» Request: Repeat exactly the lines from the one containing "extrude(amount=clip_rib_height)" through the one containing "obj.matrix_world = world", both lines included, please, without any other lines.
____
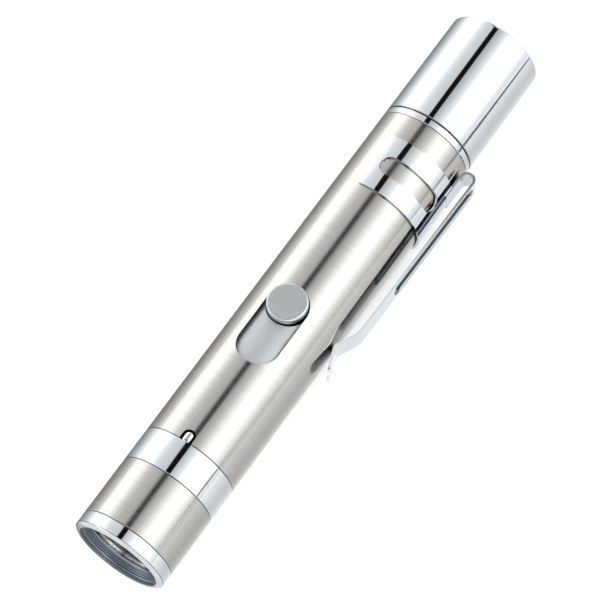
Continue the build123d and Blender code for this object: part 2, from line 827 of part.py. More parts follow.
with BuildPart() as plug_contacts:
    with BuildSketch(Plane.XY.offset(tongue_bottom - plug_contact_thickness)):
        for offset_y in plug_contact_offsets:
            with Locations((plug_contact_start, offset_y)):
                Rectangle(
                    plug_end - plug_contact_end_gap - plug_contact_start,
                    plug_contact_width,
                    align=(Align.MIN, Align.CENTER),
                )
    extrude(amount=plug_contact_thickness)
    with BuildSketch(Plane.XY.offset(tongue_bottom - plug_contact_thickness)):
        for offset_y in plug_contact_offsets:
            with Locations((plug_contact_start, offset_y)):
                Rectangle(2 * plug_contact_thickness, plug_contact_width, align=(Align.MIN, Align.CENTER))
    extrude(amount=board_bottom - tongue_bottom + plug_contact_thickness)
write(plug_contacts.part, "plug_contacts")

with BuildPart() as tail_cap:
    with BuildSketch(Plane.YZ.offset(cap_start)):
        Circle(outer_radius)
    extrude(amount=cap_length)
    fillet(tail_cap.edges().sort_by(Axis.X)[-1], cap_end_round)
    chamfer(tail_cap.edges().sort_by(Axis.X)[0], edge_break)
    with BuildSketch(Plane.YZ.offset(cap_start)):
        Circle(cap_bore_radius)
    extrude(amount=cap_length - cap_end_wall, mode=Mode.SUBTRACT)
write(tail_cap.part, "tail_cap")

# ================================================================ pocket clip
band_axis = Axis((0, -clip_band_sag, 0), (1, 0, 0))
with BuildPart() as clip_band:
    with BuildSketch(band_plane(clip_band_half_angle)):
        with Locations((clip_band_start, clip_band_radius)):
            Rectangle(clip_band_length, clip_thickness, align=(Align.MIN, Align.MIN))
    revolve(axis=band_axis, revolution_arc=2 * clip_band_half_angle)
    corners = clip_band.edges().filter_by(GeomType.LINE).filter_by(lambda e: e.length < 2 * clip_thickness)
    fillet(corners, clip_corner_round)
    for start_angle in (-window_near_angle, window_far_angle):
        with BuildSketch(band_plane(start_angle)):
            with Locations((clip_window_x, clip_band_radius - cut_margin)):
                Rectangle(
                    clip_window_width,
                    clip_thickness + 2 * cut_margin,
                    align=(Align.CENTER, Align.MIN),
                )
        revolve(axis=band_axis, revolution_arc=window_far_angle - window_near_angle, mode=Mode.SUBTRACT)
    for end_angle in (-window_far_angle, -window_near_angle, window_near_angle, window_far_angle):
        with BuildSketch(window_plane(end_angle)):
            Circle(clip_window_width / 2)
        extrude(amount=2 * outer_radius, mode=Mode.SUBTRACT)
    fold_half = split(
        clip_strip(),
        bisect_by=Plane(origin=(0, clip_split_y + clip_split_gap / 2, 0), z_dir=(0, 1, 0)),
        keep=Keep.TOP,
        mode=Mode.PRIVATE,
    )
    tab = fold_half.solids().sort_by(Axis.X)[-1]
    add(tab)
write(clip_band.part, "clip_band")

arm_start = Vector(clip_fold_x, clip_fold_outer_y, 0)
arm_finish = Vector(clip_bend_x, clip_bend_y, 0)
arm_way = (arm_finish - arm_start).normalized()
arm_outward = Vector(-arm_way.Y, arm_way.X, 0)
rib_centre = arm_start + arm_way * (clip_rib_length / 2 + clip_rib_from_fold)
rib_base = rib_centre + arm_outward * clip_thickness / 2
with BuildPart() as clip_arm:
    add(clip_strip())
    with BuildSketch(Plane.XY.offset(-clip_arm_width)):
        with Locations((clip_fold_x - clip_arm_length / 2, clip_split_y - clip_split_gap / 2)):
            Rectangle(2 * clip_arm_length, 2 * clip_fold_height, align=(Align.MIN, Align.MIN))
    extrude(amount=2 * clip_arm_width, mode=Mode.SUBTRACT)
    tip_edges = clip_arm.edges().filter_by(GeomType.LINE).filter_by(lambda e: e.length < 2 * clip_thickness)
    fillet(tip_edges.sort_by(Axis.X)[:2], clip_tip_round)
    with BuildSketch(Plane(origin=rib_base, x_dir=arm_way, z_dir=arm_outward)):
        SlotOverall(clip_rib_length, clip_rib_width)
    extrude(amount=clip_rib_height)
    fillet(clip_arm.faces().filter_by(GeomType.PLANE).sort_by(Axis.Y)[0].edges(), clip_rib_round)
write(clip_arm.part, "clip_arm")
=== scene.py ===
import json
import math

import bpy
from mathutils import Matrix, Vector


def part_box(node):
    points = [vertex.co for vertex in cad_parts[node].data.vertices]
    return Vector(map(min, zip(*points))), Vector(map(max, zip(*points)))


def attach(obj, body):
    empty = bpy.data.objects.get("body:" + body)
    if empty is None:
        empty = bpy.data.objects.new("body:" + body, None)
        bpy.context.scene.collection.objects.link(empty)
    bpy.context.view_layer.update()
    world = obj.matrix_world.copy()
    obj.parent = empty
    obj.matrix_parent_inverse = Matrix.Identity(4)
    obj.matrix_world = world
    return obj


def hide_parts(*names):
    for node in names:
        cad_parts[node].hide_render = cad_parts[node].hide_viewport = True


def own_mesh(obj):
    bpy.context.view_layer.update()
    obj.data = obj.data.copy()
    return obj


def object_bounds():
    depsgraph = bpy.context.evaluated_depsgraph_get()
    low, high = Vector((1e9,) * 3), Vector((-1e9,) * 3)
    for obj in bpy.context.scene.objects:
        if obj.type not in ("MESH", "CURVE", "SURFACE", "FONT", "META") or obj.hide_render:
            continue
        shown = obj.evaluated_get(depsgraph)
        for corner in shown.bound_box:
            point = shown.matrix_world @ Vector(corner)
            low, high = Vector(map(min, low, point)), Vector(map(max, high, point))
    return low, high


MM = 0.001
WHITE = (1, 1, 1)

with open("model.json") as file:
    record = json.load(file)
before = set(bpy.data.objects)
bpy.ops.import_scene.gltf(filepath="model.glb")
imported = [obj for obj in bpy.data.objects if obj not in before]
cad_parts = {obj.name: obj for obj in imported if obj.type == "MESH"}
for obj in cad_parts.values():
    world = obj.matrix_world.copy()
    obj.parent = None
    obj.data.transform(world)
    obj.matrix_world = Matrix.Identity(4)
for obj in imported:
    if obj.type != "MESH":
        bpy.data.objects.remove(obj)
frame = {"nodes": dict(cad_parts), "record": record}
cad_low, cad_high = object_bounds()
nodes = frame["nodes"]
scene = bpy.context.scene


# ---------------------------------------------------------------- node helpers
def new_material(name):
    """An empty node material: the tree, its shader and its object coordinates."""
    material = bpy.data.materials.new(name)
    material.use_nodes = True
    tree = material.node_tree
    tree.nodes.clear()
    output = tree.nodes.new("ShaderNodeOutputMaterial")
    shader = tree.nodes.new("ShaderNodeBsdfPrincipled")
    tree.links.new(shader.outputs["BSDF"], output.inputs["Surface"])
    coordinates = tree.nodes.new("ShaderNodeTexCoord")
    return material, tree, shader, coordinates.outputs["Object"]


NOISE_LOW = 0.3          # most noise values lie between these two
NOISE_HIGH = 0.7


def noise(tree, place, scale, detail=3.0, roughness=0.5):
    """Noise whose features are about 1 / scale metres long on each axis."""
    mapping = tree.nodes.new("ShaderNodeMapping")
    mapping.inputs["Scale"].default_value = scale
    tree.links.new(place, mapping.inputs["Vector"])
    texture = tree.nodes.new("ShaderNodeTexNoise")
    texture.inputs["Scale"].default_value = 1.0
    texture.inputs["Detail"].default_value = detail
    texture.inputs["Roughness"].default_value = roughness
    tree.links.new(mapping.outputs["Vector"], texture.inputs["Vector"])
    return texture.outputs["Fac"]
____
» Expected answer:
    extrude(amount=clip_rib_height)
    fillet(clip_arm.faces().filter_by(GeomType.PLANE).sort_by(Axis.Y)[0].edges(), clip_rib_round)
write(clip_arm.part, "clip_arm")
=== scene.py ===
import json
import math

import bpy
from mathutils import Matrix, Vector


def part_box(node):
    points = [vertex.co for vertex in cad_parts[node].data.vertices]
    return Vector(map(min, zip(*points))), Vector(map(max, zip(*points)))


def attach(obj, body):
    empty = bpy.data.objects.get("body:" + body)
    if empty is None:
        empty = bpy.data.objects.new("body:" + body, None)
        bpy.context.scene.collection.objects.link(empty)
    bpy.context.view_layer.update()
    world = obj.matrix_world.copy()
    obj.parent = empty
    obj.matrix_parent_inverse = Matrix.Identity(4)
    obj.matrix_world = world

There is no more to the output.